‘grease monkey’: meaning and origin

Of American-English origin, the noun grease monkey (plural grease monkeys) is an informal appellation for a mechanic, especially one who works on motor cars or aircraft.

The noun monkey has long been used—frequently with modifying word indicating the occupation concerned—to denote a person engaged in a trade or profession, especially a person performing a subordinate or menial task, or one which involves physical agility. For example:
– the noun powder monkey, attested in the mid-17th century, designated a boy employed on a ship to carry gunpowder from the powder magazine to the guns;
– the noun road monkey, attested in the late 19th century, designated a person employed to repair logging roads.

The earliest occurrences of the noun grease monkey that I have found are as follows, in chronological order:

1-: From a letter from San Pedro, California, that Claude Newburn, a sailor in the U.S. Navy, wrote to his parents on Sunday 22nd September 1918—letter published in The Lindsay News (Lindsay, Oklahoma) of Friday 4th October 1918:

I have my application in for change of rating frm [sic] seaman to gas engine mechanic, and am almost sure I will pass. If I pass will get shipped to some place in Virginia for three months school. That will not be bad for when Uncle Sam is through with me I will make some Garage a good “grease monkey.”
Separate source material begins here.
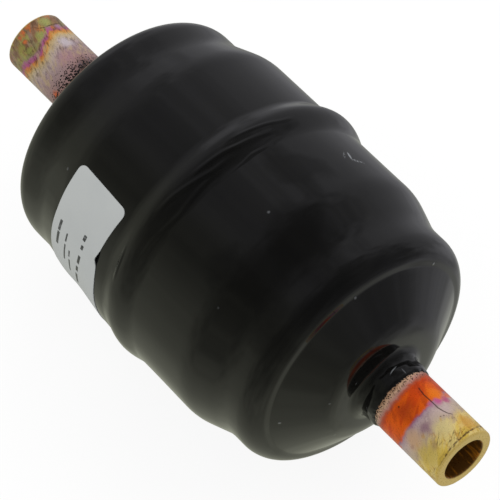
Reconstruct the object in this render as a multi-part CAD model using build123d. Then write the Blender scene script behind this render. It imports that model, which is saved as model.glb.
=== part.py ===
from build123d import *
from math import cos, radians, sin, tan
import os

os.makedirs("parts", exist_ok=True)

# A welded steel filter drier with solder sockets. The X axis is the flow axis:
# -X is the inlet end, +X the outlet end, and the origin is the middle of the length.
# Every turned section is drawn as (x, radius) and spun about X. Millimetres.

# Whole drier
overall_length = 141.2
half_length = overall_length / 2

# Drawn cups
wall = 1.6
barrel_radius = 31.75
band_radius = 28.9
step_middle_x = 26.1
step_angle = 19.0
step_bend_radius = 12.0
shoulder_x = 38.1
shoulder_radius = 5.4
cone_angle = 61.0
land_radius = 13.9
land_angle = 85.5
land_bend = 10.0
weld_gap = 0.5
groove_half_width = 1.8

# Girth weld bead
bead_half_width = 5.3
bead_height = 1.65
bead_toe = 0.05

# Solder socket fittings, for 9.53 mm tube
fitting_radius = 7.1
socket_radius = 4.8
socket_depth = 9.5
passage_radius = 3.9
lip_radius = 0.45
passage_chamfer = 0.5
shank_inside = 1.6
shank_clearance = 0.04

# Braze collar, measured from the corner of end land and tube
collar_on_land = 2.6
collar_hollow_length = 2.2
collar_length = 4.9
collar_thickness = 0.25
collar_toe = 0.05

# Label
label_thickness = 0.12
label_start_x = -22.0
label_end_x = -7.0
label_first_angle = 137.0
label_arc = 92.0
label_corner_radius = 1.8

# Stack inside, from the outlet end back to the inlet end
plate_thickness = 1.2
plate_hole_radius = 1.5
plate_hole_pitch = 5.0
plate_hole_rings = 5
support_plate_radius = 28.85
seat_gap = 0.02
screen_thickness = 0.4
screen_radius = 28.9
pad_thickness = 3.0
pad_radius = 29.1
core_radius = 26.0
core_length = 39.6
core_draft = 1.0
core_edge_chamfer = 1.5
core_bore_radius = 6.0
core_bore_depth = 30.0
seal_height = 4.0
seal_radius = 30.1
inlet_pad_thickness = 3.5
inlet_pad_radius = 28.0
pressure_plate_radius = 28.0

# Compression spring, with a flat closed turn at each end
spring_radius = 9.5
spring_wire_radius = 1.0
spring_turns = 3.0
spring_flat_arc = 225.0


def spin(section):
    """Spin a section of (x, radius) points about the flow axis."""
    return revolve(section, Axis.X)


def ring_section(corners):
    """Closed section from corners of (x, radius, rounding)."""
    points = [(x, r) for x, r, rounding in corners]
    roundings = [rounding for x, r, rounding in corners]
    return make_face(FilletPolyline(*points, radius=roundings, close=True))


def make_disc(start_x, thickness, radius):
    """Plain round disc whose first face lies at a station on the flow axis."""
    return Plane.YZ.offset(start_x) * extrude(Circle(radius), thickness)


def mirrored(piece):
    """The same piece at the inlet end."""
    return mirror(piece, Plane.YZ)


def cone_x(radius, inset=0.0):
    """Station where the end cone, set in from its outer face, has a radius."""
    rise = band_radius - inset / cos(radians(cone_angle)) - radius
    return shoulder_x + rise / tan(radians(cone_angle))


def land_x(radius, inset=0.0):
    """Station where the flatter end land, set in from its outer face, has a radius."""
    lean = radians(land_angle)
    return cone_x(land_radius) + (land_radius - radius) / tan(lean) - inset / sin(lean)


def land_corner(inset):
    """Corner of cone and land, set in from the outer face, with its rounding."""
    cone_slope = 1 / tan(radians(cone_angle))
    land_slope = 1 / tan(radians(land_angle))
    radius = (cone_x(0, inset) - land_x(0, inset)) / (cone_slope - land_slope)
    return (cone_x(radius, inset), radius, land_bend - inset)


def step_x(radius, inset=0.0):
    """Station where the step between barrel and band has a radius."""
    middle = (barrel_radius + band_radius) / 2
    rise = middle - inset / cos(radians(step_angle)) - radius
    return step_middle_x + rise / tan(radians(step_angle))


def skin_corners(inset):
    """Corners of the cup's skin after the mouth, set in from the outer face."""
    barrel = barrel_radius - inset
    band = band_radius - inset
    return [
        (step_x(barrel, inset), barrel, step_bend_radius - inset),
        (step_x(band, inset), band, step_bend_radius + inset),
        (cone_x(band, inset), band, shoulder_radius - inset),
        land_corner(inset),
    ]


def make_cup():
    hole = fitting_radius + shank_clearance
    outer = [(groove_half_width, barrel_radius, 0)] + skin_corners(0)
    inner = [(weld_gap, barrel_radius - wall, 0)] + skin_corners(wall)
    hole_edge = [(land_x(hole), hole, 0), (land_x(hole, wall), hole, 0)]
    return spin(ring_section(outer + hole_edge + inner[::-1]))


def make_girth_weld():
    """Bead on the barrel with a root that fills the groove between the cups."""
    toe = barrel_radius + bead_toe
    left = (-bead_half_width, toe)
    right = (bead_half_width, toe)
    along = (1, 0)
    crown = Spline(left, (0, barrel_radius + bead_height), right, tangents=[along] * 3)
    root = barrel_radius - wall
    under = Polyline(
        right,
        (bead_half_width, barrel_radius),
        (groove_half_width, barrel_radius),
        (weld_gap, root),
        (-weld_gap, root),
        (-groove_half_width, barrel_radius),
        (-bead_half_width, barrel_radius),
        left,
    )
    return spin(make_face([crown, under]))


def make_fitting():
    """Turned tube with a rounded lip, a solder socket and a stop for the pipe."""
    inside_end = land_x(fitting_radius, wall) - shank_inside
    stop_x = half_length - socket_depth
    corners = [
        (half_length, fitting_radius, lip_radius),
        (half_length, socket_radius, lip_radius),
        (stop_x, socket_radius, 0),
        (stop_x, passage_radius, 0),
        (inside_end + passage_chamfer, passage_radius, 0),
        (inside_end, passage_radius + passage_chamfer, 0),
        (inside_end, fitting_radius - passage_chamfer, 0),
        (inside_end + passage_chamfer, fitting_radius, 0),
    ]
    return spin(ring_section(corners))


def make_braze_fillet():
    """Hollow fillet of braze on the land that runs out in a sleeve along the tube."""
    base_x = land_x(fitting_radius)
    sleeve_radius = fitting_radius + collar_thickness
    land_end = Vector(land_x(fitting_radius + collar_on_land), fitting_radius + collar_on_land)
    land_toe = land_end + Vector(collar_toe, 0)
    sleeve_start = Vector(base_x + collar_hollow_length, sleeve_radius)
    hollow = Bezier(land_toe, Vector(base_x + collar_toe, sleeve_radius), sleeve_start)
    tube_end = Vector(base_x + collar_length, fitting_radius)
    tube_toe = tube_end + Vector(0, collar_toe)
    corner = Vector(base_x, fitting_radius)
    seats = Polyline(sleeve_start, tube_toe, tube_end, corner, land_end, land_toe)
    return spin(make_face([hollow, seats]))


def skin_solid(inset):
    """Everything inside the cup's skin, from the weld to the middle of the land."""
    tip = (land_x(0, inset), 0, 0)
    corners = [(0, 0, 0), (0, barrel_radius - inset, 0)] + skin_corners(inset) + [tip]
    return spin(ring_section(corners))


def make_label():
    """Thin film laid over the barrel and the start of the step of the inlet cup."""
    film = mirrored(skin_solid(-label_thickness) - skin_solid(0))
    width = label_end_x - label_start_x
    middle = ((label_start_x + label_end_x) / 2, barrel_radius)
    block = revolve(Pos(*middle) * Rectangle(width, 4 * wall), Axis.X, label_arc)
    radial_edges = block.edges().filter_by(GeomType.LINE).filter_by(Axis.X, reverse=True)
    block = fillet(radial_edges, label_corner_radius)
    return film & (Rot(label_first_angle, 0, 0) * block)


def make_plate(start_x, radius):
    """Flat stamped disc with rings of round holes, six more in each ring."""
    disc = Circle(radius) - Circle(plate_hole_radius)
    for ring in range(1, plate_hole_rings + 1):
        disc -= PolarLocations(ring * plate_hole_pitch, 6 * ring) * Circle(plate_hole_radius)
    return Plane.YZ.offset(start_x) * extrude(disc, plate_thickness)


def make_core(outlet_x):
    """Moulded block with draft, bevelled rims and a blind bore from the outlet face."""
    inlet_x = outlet_x - core_length
    lean = tan(radians(core_draft))
    small_radius = core_radius - core_length * lean
    bore_end_x = outlet_x - core_bore_depth
    bore_end_radius = core_bore_radius - core_bore_depth * lean
    corners = [
        (inlet_x, 0, 0),
        (inlet_x, small_radius - core_edge_chamfer, 0),
        (inlet_x + core_edge_chamfer, small_radius, 0),
        (outlet_x - core_edge_chamfer, core_radius, 0),
        (outlet_x, core_radius - core_edge_chamfer, 0),
        (outlet_x, core_bore_radius, 0),
        (bore_end_x, bore_end_radius, bore_end_radius / 2),
        (bore_end_x, 0, 0),
    ]
    return spin(ring_section(corners))


def make_seal_ring(outlet_x):
    """Fibre ring pressed between the core's outlet end and the barrel."""
    inlet_x = outlet_x - seal_height
    corners = [
        (inlet_x, core_radius, 0),
        (outlet_x, core_radius, 0),
        (outlet_x, seal_radius, 0),
        (inlet_x, seal_radius, 0),
    ]
    return spin(ring_section(corners))


def make_spring(plate_x):
    """Coil from the inlet land to the pressure plate, its end turns lying flat."""
    lean = radians(land_angle)
    seat_radius = spring_radius + spring_wire_radius * cos(lean)
    seat_x = land_x(seat_radius, wall) - spring_wire_radius * sin(lean)
    start_x = seat_gap - seat_x
    end_x = plate_x - spring_wire_radius - seat_gap
    length = end_x - start_x
    coil = Helix(length / spring_turns, length, spring_radius)
    path = Pos(start_x, 0, 0) * Rot(90, 0, 0) * Rot(0, 90, 0) * coil
    wire = Circle(spring_wire_radius)
    start_wire = Pos(start_x, spring_radius) * wire
    end_wire = Pos(end_x, spring_radius) * wire
    spring = sweep(start_wire, path, is_frenet=True)
    spring += revolve(start_wire, Axis.X.reverse(), spring_flat_arc)
    return spring + revolve(end_wire, Axis.X, spring_flat_arc)


support_plate_x = step_x(support_plate_radius, wall) - plate_thickness - seat_gap
screen_x = support_plate_x - screen_thickness
outlet_pad_x = screen_x - pad_thickness
core_inlet_x = outlet_pad_x - core_length
inlet_pad_x = core_inlet_x - inlet_pad_thickness
pressure_plate_x = inlet_pad_x - plate_thickness

outlet_shell = make_cup()
outlet_fitting = make_fitting()
outlet_braze_fillet = make_braze_fillet()

pieces = {
    "inlet_shell": mirrored(outlet_shell),
    "outlet_shell": outlet_shell,
    "girth_weld": make_girth_weld(),
    "inlet_fitting": mirrored(outlet_fitting),
    "outlet_fitting": outlet_fitting,
    "inlet_braze_fillet": mirrored(outlet_braze_fillet),
    "outlet_braze_fillet": outlet_braze_fillet,
    "rating_label": make_label(),
    "core_spring": make_spring(pressure_plate_x),
    "pressure_plate": make_plate(pressure_plate_x, pressure_plate_radius),
    "inlet_pad": make_disc(inlet_pad_x, inlet_pad_thickness, inlet_pad_radius),
    "desiccant_core": make_core(outlet_pad_x),
    "core_seal_ring": make_seal_ring(outlet_pad_x),
    "outlet_pad": make_disc(outlet_pad_x, pad_thickness, pad_radius),
    "outlet_screen": make_disc(screen_x, screen_thickness, screen_radius),
    "support_plate": make_plate(support_plate_x, support_plate_radius),
}

for name, piece in pieces.items():
    export_step(piece, f"parts/{name}.step")
    print(name, round(piece.volume), "cubic mm")
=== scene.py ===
from math import atan2, cos, degrees, hypot, pi, radians, sin, tan

import bmesh
import bpy
from mathutils import Matrix, Vector, noise


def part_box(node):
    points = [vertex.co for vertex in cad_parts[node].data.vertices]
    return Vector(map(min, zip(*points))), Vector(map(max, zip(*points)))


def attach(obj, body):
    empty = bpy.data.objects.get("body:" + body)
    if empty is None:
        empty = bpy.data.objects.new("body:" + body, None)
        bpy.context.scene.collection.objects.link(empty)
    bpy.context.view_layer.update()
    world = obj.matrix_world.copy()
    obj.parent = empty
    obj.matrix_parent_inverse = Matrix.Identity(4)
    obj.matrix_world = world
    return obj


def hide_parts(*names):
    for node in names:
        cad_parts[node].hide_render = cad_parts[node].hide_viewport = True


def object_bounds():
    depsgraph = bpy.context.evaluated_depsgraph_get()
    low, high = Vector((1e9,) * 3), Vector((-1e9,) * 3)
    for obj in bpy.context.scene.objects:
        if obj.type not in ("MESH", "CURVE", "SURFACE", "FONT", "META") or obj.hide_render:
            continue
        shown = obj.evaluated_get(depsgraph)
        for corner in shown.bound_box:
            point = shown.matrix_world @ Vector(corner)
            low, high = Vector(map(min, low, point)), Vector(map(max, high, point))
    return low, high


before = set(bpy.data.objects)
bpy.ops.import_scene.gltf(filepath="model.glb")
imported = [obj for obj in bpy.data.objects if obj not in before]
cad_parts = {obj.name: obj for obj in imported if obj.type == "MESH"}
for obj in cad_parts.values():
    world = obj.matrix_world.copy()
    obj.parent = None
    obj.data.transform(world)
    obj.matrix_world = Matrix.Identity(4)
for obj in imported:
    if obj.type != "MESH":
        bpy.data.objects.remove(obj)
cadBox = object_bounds()
scene = bpy.context.scene
mm = 0.001  # sizes here are in mm and degrees, the frame is in metres
print("frame loaded")


def meshFrom(name, bm):
    mesh = bpy.data.meshes.new(name)
    bm.to_mesh(mesh)
    bm.free()
    return mesh


def objectFrom(name, data):
    thing = bpy.data.objects.new(name, data)
    scene.collection.objects.link(thing)
    return thing


camera = {
    "stands": (0.294526, -0.236467, 0.489893),
    "right": (0.6312, 0.7756, 0),
    "down": (0.616, -0.5013, -0.6076),
    "lens": 214.56,
}

studio = {
    "lightLevel": 0.74,  # even light for colours
    "lampLevel": 0.3,  # what the softbox adds on a face turned to it
    "lampPlace": (-0.35, 0.75, 1.25),
    "lampSize": 1.1,
    "mirrorLevel": 0.147,  # what gloss sees all round
    # soft panels that only gloss sees, as (azimuth, elevation, inner and outer angle, level)
    "mirrorPanels": [
        (116.5, 7, 17, 62, 0.24),
        (-146.5, 30, 40, 71, 0.115),
        (-63, -56, 12, 115, 0.335),
        (55.5, -42, 0, 44, 0.147),
    ],
    # the dim room behind the camera, and a lighter part
    "mirrorShades": [(-47, 33, 0, 100, 0.76), (-49, -1, 29, 51, -0.44)],
    "mirrorTintAxis": (0, 0.8, 0.6),
    "mirrorCool": (1, 1, 1.06, 1),
    "mirrorWarm": (0.975, 1, 0.8, 1),
    "mirrorTintReach": (-0.4, 0.4),
    "mirrorWarp": (3, 0.42),  # scale and size of the wavy edges of what gloss sees
    "backdropLevel": 1,  # what the camera sees behind the piece
    "floorLevel": 1.03,
    "floorTone": (0.93, 0.93, 0.93, 1),
    "floorSize": 6,
    "shadowShare": 0.12,
}


def setCamera():
    data = bpy.data.cameras.new("camera")
    data.lens = camera["lens"]
    data.sensor_width = 36
    data.clip_start = 0.01
    view = objectFrom("camera", data)
    right = Vector(camera["right"]).normalized()
    up = -Vector(camera["down"]).normalized()
    back = right.cross(up).normalized()
    turn = Matrix((right, back.cross(right), back)).transposed()
    view.matrix_world = Matrix.Translation(camera["stands"]) @ turn.to_4x4()
    scene.camera = view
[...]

2-: From the following advertisement, published in The Idaho Republican (Blackfoot, Idaho) of Monday 18th April 1921:

When Your Car Needs Repairing
To get the best and cheapest results. Look for these things.

[…]
THE MECHANIC—Is your job going to be done by a real mechanic, or a “grease monkey” under the casual supervision of a foreman. How much real experience has he actually had? And Where? Has he worked in the leading shops and in the large service stations, where they use best methods and short cuts that are unknown to the average small shop mechanic.

No Man Can Do Good Work Unless He Knows How
You will find the proper qualifications at the shop of
Sisung & Flaherty
WITH ANDREN AUTO COMPANY

3-: From an article about the U.S. racing driver Jimmy Murphy (1894-1924), published in The Tacoma Daily Ledger (Tacoma, Washington) of Sunday 2nd July 1922:

Success to Jimmy has come after years of hard work. If you knew him when he first started the game of speed you will know that every bit of the rewards he is now reaping have been won by work. Today he is the same likable chap that he was in the days when he was a “grease monkey,” as driver’s mechanics are dubbed. The glory of the game has not turned his head in the least particle.

4-: From the following advertisement, published in The Ardmore Daily Press (Ardmore, Oklahoma) of Sunday 1st April 1923:

Anderson’s Auto Supply
Phone 287
NIGHT OR DAY SERVICE
A complete line of Parts and Accessories that we can recommend to you
Our Gasoline Tests 58.6 Gravity
MOBIL AND VELVET OIL SERVICE
Repair Department in Charge of
PORTER CRAIG
(Cadillac Grease Monkey)
8-10 East Main St.

5-: From The Long Beach Press (Long Beach, California) of Sunday 10th June 1923:

Brambila Completes His First Year in Business in Long Beach

Recording a notable and brilliant page in the history of the commercial life of Long Beach, the J. L. Brambila organization has just celebrated the first anniversary of its advent into the local motor car world.
The event was appropriately celebrated by Mr. Brambila and every member of his sales, service and clerical forces, from Sales Manager Edwin Elliott down to the newest “grease monkey.” Congratulations from all over the country poured in on Brambila, and leading officials at the Maxwell Motor car factory in Detroit sent him a huge floral offering to express their appreciation of his efforts.

6-: From The Houston Post (Houston, Texas) of Sunday 25th November 1923:

WATKINS JOINS BUICK FAMILY AS A SALESMAN

Another veteran of the automobile business in and around “these diggin’s” joined the Brazos Valley Buick company recently.
His name is D. L. Watkins, but it seems that nobody knows “Barney” by his rightful and lawful cognomen.
Barney made his “debut” in Houston’s automobile business about 12 year ago as a grease monkey in a garage. He worked as a mechanic up until about three years ago, then decided on the white collar and tie.
Getting into the sales end of the game, Barney made good with another Houston firm, and now he hangs his hat over with the Buick company.